Krishnan was an ecological patriot, who believed that the essence of Indian-ness lay in the species and habitats distinctive to the land. When, in the first flush of Independence, the nation was restless to build—to build dams, steel mills, atomic plants and the like—Krishnan warned (in an essay published in The Hindu in December 1958) that ‘we are a very ancient nation too, and there are vital matters in which we need to be conservative rather than constructive’. He complained that ‘particularly we are given to the introduction of exotic plants in our desire to beautify the countryside and make up by plantation for the annihilation of jungle and woodland that we have been responsible for during the past fifty years… No country in the world has a flora so rich in exotics as India’. He recommended that we cultivate ‘a narrow sort of patriotism in our floral preferences’. In other words, to be truly Indian, one must plant (and protect) Indian.

All his life, Krishnan underlined the connections between conservation and nation-hood.
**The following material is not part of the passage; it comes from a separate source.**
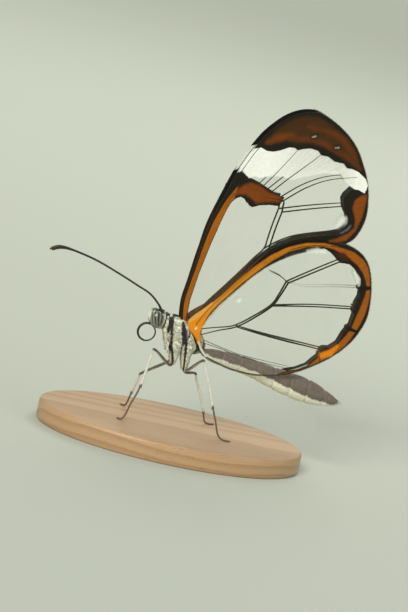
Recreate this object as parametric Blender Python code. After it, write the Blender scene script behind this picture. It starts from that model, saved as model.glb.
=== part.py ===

An essay of 1974, printed in the Times of India Annual, put it this way: ‘If we are wise, we can save India and her magnificent heritage of nature for the generations of Indians to come, and safeguard the physical and organic integrity of our country, threatened today—we can give them a country to be truly proud of. Will we?’ Twenty-two years later, in a column published in The Statesman on the day he died, Krishnan suggested that the snag ‘seems to lie in our Constitution, evolved by men with formidable knowledge of legal and political matters and hardly any of the unique biotic richness of India—they do not even seem to have realized that the identity of a country depended not so much on its mutable human culture as on its geomorphology, flora and fauna, its natural basis’.

In India, as elsewhere, wildlife conservation has chiefly operated by punitive methods: by the preservation, through policing, of wilderness areas from ‘the intended and unintended consequences of human actions’. But, as Krishnan suggested in an essay of 1955, one must look forward to the day when wildlife would be kept safe not from, but by humans. ‘No man truly interested in a country’s fauna’, he wrote, ‘will deny that the ideal is where there are no parks or preserves, but where the beasts and birds are ceded territory and unmolested by virtue of a highly informed national consciousness’.

Speaking strictly in career terms, Krishnan was conspicuously unlucky in the timing of his birth. For, in his day, there were no serious publishing houses active in India. If Krishnan were alive now, publishers small and large, desi and foreign, would be beating a path to his door, offering seductive advances to allow him to take an extended breather from the world of freelance journalism, thus to give them books based on his photographs, his essays, and his crusading environmentalism. I have the honour of belonging to a most gifted generation of Indian writers, but I will say this: in terms of talent and originality M. Krishnan comfortably exceeded us all.